• _Stated exercise_: Gather up the lines with the word "which" in them.

• _Recorded information_:
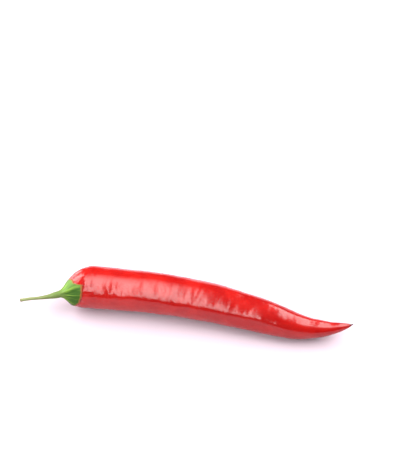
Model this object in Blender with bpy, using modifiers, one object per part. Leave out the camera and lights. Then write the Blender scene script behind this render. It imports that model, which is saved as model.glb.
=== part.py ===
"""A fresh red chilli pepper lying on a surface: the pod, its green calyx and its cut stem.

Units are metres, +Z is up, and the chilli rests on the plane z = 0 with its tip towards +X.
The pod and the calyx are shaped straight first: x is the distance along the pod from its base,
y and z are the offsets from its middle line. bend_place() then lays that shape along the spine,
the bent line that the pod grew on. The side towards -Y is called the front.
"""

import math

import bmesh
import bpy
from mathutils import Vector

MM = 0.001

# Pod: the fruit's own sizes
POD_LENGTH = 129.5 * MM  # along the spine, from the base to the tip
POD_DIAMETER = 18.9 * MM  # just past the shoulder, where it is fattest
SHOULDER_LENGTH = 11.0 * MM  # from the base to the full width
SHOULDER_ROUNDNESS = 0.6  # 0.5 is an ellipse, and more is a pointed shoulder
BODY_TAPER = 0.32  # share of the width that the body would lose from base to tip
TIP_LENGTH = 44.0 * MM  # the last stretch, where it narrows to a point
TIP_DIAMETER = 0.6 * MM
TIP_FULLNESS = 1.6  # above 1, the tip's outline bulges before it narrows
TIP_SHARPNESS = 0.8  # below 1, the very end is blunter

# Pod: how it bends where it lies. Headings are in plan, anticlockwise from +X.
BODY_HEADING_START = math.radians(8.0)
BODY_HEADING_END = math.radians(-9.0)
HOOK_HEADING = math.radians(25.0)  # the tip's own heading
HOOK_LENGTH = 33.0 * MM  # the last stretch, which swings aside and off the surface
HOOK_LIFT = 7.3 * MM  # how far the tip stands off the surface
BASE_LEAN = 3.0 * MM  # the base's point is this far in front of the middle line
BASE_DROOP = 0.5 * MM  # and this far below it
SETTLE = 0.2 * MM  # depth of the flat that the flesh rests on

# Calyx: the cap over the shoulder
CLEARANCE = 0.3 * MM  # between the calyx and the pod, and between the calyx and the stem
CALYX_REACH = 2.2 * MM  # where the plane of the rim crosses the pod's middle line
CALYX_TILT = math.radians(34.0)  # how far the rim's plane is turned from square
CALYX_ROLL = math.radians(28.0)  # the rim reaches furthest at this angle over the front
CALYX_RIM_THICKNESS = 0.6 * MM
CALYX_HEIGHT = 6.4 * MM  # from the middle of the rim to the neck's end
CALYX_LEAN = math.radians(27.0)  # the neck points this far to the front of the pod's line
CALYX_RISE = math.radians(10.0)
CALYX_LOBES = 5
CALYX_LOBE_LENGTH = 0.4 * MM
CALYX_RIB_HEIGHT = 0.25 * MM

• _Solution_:
Model this object in Blender with bpy, using modifiers, one object per part. Leave out the camera and lights. Then write the Blender scene script behind this render. It imports that model, which is saved as model.glb.
HOOK_LENGTH = 33.0 * MM  # the last stretch, which swings aside and off the surface